HOHENFELS, Germany-- Soldiers assigned to 2nd Battalion 34th Armored Regiment, 1st Armored Brigade Combat Team, conduct intel operations during exercise Allied Spirit X from March 30 through April 17, 2019 at the Hohenfels Training Area.

"We're making sure the capabilities [of 2-34] are going to be effective and can bring a lot of fight," said Warrant Officer Alan Mendoza, an all source intelligence technician assigned to 2nd Bn, 34th Armored Regt., 1st ABCT, 1st ID. "Part of being in the military intelligence company is that we have different elements in the intel."

The intelligence community is comprised of many different MOSs [military occupational specialties]. Some of the MOSs within the military intelligence company [MICO] are: human intelligence collector (humint), signal intelligence analyst (sigint), shadow tactical unmanned aircraft system operator, all source intelligence analyst, system maintainers and geospatial intelligence imagery analyst.

"As an all source, you fuse all the different intel in sections to combine them into a clear picture of what the operational environment is going to be," said Mendoza.

As a whole, the intelligence field assesses the capabilities of the friendly and enemy forces to define how they can best use the terrain, political, military, environmental and civilian considerations and anything with relevance, to best advise unit leadership.

"It's very complex but once you start combining everything, it comes together like little pieces of pie," adds Mendoza. "There are different things we try to do in a timely manner to ensure good decisions are made to conduct safer operations anywhere we go in the world," said Mendoza.

Throughout the day and night, the intelligence team monitors signals, OSINT [open source intelligence], and reports on the enemy war-fighting functions throughout the area of operations.

"Today we are receiving a lot of IDF [indirect fire]," said Mendoza. "Certain areas that they have identified, they are going to continue to conduct IDF."

These continuous reports are invaluable in aiding the leadership on how to best defend, attack and counterattack the enemy.

"This morning we got two reports of stolen vehicles so our battalion commander wanted us to make fox holes around the perimeter and set up battle positions," said Spc. Noel Walton, an intelligence analyst assigned to 2nd Bn, 34th Armored Regt., 1st ABCT, 1st ID. "We [continually] monitor the RTO [radio transmission operator], the JCR [joint capabilities release], and we're going to start monitoring the OSINT more often."

For this exercise, a network was developed to monitor OSINT through the use of twitter. Open source intelligence is information collected from public sources such as twitter, facebook and instagram, just to name a few.

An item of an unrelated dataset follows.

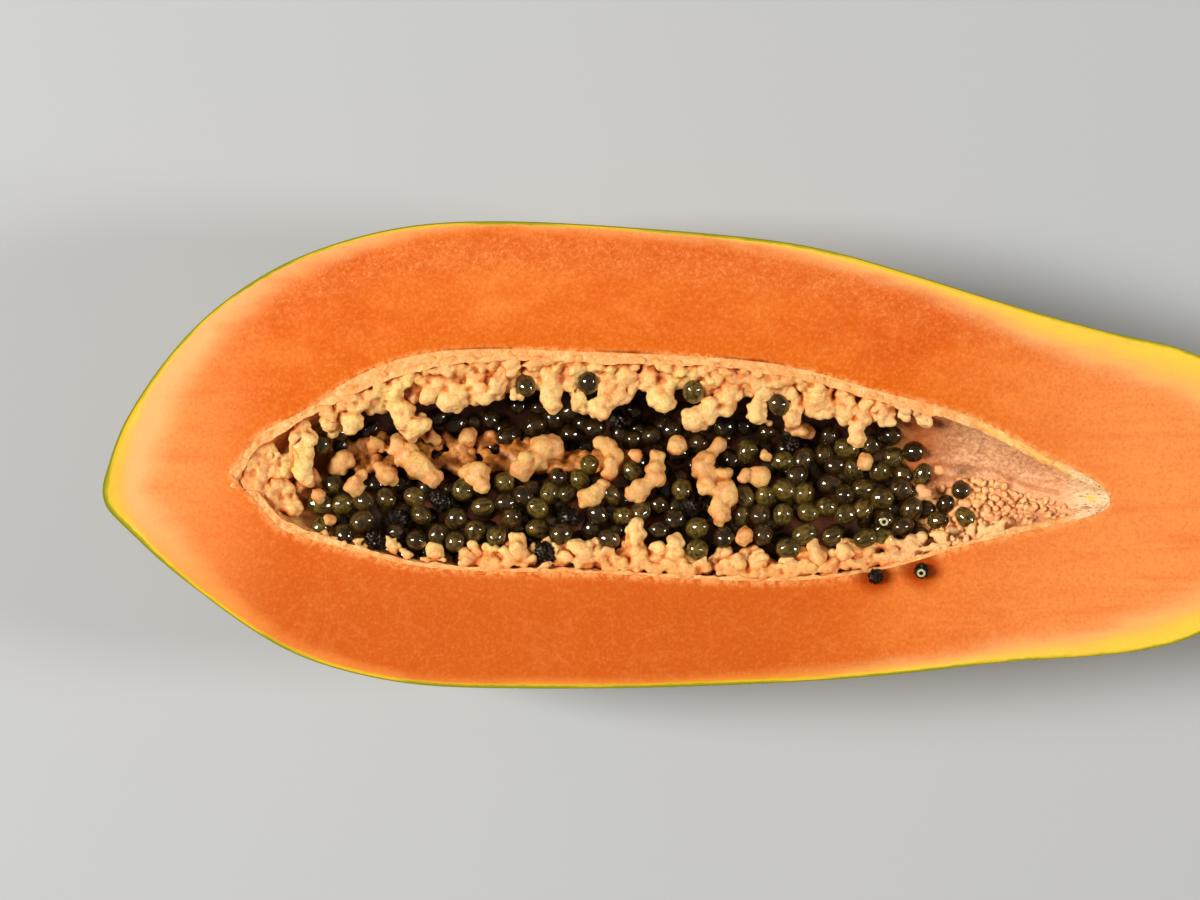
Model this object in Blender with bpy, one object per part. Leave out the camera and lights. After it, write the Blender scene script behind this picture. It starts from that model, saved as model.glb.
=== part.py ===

"We are going to start monitoring OSINT more often because of the reports we've been getting back," said Walton. "The civilians that are in the exercise right now tweet stuff out and help us out with reports that we're not seeing over the radio or JCR."

On the rare occasions that things slow down, the intel team stays busy by practicing their IPB steps (information preparation for the battlefield). Allied Spirit is a premiere scenario for the intelligence team to practice and refine their craft with 24 hour real life situations and scenarios.

"When things are slow, we practice that, but as you can see, things are not slow right now," concludes Walton."

Approximately 5,630 participants from 15 nations will take part in exercise Allied Spirit X. Nearly 1,265 participants will come from the United States and approximately 4,365 participants are scheduled to participate from allied and partner nations of Denmark, Finland, Germany, Israel, Italy, Lithuania, Moldova, Netherlands, Poland, Slovakia, Spain, Sweden, Turkey, and the United Kingdom.